## start Records provided
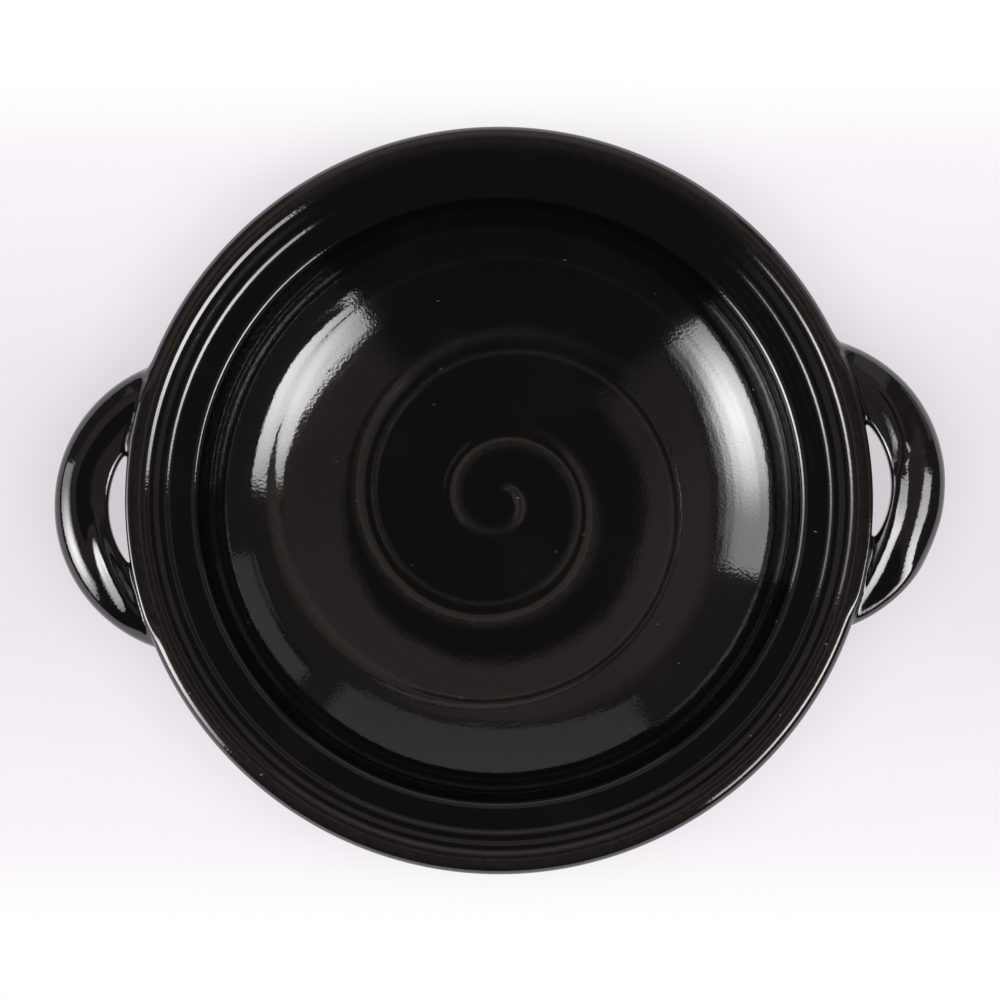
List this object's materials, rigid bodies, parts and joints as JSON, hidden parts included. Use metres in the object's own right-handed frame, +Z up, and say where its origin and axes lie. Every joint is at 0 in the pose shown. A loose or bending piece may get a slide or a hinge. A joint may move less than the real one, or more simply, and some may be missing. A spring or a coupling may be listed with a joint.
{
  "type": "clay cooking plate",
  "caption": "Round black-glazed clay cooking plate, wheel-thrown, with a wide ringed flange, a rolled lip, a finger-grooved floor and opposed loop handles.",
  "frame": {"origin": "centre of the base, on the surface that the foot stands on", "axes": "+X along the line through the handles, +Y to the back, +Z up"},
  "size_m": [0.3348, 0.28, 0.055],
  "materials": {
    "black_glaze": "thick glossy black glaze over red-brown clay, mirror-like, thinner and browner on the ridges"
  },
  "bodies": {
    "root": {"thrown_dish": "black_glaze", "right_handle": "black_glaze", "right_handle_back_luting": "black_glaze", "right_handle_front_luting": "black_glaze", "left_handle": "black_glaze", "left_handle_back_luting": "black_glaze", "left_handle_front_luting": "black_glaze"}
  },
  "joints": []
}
## end Records provided
## start Records provided
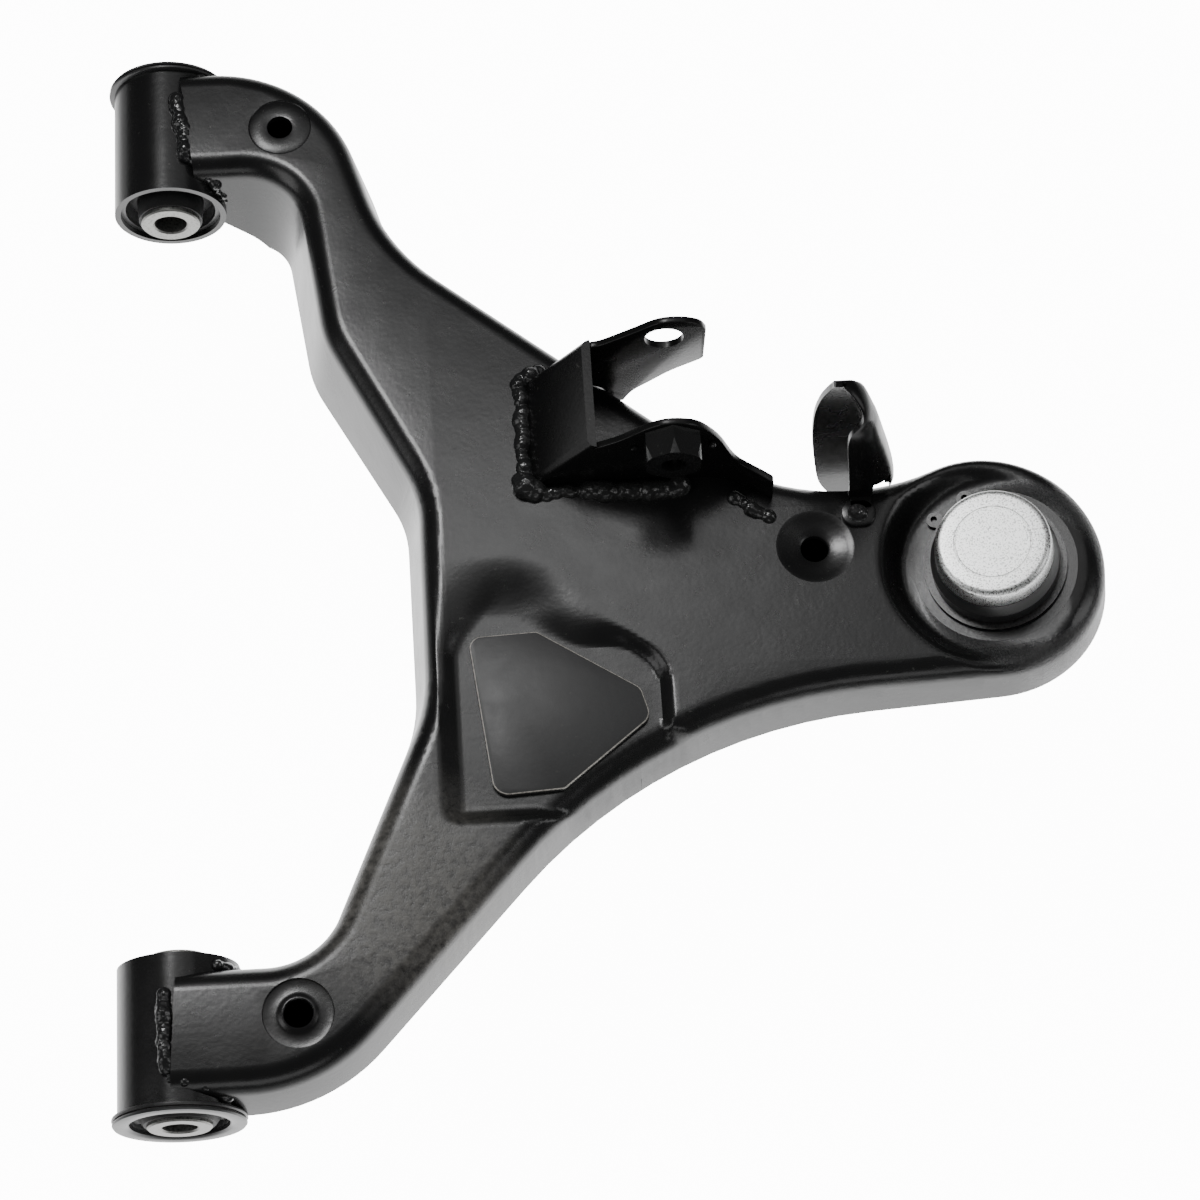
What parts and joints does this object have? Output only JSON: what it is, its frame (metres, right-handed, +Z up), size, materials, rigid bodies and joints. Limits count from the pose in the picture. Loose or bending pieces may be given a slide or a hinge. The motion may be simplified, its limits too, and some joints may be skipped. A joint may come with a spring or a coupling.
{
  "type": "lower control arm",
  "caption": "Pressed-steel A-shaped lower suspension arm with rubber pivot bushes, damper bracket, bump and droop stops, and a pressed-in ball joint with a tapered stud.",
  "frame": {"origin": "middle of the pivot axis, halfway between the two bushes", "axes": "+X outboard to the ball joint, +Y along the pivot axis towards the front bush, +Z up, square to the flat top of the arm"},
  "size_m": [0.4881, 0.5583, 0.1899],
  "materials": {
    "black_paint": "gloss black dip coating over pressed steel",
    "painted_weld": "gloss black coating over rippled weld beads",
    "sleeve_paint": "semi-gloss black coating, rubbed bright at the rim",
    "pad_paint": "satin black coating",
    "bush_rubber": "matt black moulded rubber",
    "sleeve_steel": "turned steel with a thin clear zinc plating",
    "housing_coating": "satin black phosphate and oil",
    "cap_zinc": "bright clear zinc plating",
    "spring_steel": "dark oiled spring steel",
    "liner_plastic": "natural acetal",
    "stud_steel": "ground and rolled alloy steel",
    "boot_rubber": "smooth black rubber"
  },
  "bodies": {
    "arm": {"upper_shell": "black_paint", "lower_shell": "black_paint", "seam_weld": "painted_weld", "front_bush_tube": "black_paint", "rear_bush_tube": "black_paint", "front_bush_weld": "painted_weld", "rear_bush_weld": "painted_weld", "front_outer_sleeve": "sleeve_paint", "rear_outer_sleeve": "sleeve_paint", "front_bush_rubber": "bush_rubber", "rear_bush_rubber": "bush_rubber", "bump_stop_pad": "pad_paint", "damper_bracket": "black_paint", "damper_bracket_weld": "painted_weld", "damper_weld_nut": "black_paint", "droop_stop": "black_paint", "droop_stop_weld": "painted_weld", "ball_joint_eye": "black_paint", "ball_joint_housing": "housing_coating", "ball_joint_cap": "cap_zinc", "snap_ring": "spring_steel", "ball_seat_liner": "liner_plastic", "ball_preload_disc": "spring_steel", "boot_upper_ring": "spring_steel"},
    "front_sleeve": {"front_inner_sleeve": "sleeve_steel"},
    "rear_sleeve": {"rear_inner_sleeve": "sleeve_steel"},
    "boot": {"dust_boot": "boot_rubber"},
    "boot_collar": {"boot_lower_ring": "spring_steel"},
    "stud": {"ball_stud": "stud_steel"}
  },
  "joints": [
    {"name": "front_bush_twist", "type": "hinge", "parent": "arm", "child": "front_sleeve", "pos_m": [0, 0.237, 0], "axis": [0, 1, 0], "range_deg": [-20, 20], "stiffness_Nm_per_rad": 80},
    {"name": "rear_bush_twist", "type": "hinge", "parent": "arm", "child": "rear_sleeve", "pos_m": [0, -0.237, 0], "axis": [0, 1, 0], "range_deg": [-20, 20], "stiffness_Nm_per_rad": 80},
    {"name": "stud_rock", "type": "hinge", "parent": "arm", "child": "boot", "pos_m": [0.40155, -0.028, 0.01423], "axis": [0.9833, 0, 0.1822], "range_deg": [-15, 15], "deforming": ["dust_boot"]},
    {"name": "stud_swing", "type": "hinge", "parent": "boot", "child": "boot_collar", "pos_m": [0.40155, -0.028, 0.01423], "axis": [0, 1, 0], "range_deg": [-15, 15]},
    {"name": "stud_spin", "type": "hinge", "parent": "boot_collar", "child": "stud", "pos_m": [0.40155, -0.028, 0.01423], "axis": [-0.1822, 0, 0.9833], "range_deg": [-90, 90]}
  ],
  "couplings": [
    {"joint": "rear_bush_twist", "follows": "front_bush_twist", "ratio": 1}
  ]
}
## end Records provided
[What is required]
Which lines above hold the word "hinge"? Copy each of them.

[Output for this task]
List this object's materials, rigid bodies, parts and joints as JSON, hidden parts included. Use metres in the object's own right-handed frame, +Z up, and say where its origin and axes lie. Every joint is at 0 in the pose shown. A loose or bending piece may get a slide or a hinge. A joint may move less than the real one, or more simply, and some may be missing. A spring or a coupling may be listed with a joint.
What parts and joints does this object have? Output only JSON: what it is, its frame (metres, right-handed, +Z up), size, materials, rigid bodies and joints. Limits count from the pose in the picture. Loose or bending pieces may be given a slide or a hinge. The motion may be simplified, its limits too, and some joints may be skipped. A joint may come with a spring or a coupling.
    {"name": "front_bush_twist", "type": "hinge", "parent": "arm", "child": "front_sleeve", "pos_m": [0, 0.237, 0], "axis": [0, 1, 0], "range_deg": [-20, 20], "stiffness_Nm_per_rad": 80},
    {"name": "rear_bush_twist", "type": "hinge", "parent": "arm", "child": "rear_sleeve", "pos_m": [0, -0.237, 0], "axis": [0, 1, 0], "range_deg": [-20, 20], "stiffness_Nm_per_rad": 80},
    {"name": "stud_rock", "type": "hinge", "parent": "arm", "child": "boot", "pos_m": [0.40155, -0.028, 0.01423], "axis": [0.9833, 0, 0.1822], "range_deg": [-15, 15], "deforming": ["dust_boot"]},
    {"name": "stud_swing", "type": "hinge", "parent": "boot", "child": "boot_collar", "pos_m": [0.40155, -0.028, 0.01423], "axis": [0, 1, 0], "range_deg": [-15, 15]},
    {"name": "stud_spin", "type": "hinge", "parent": "boot_collar", "child": "stud", "pos_m": [0.40155, -0.028, 0.01423], "axis": [-0.1822, 0, 0.9833], "range_deg": [-90, 90]}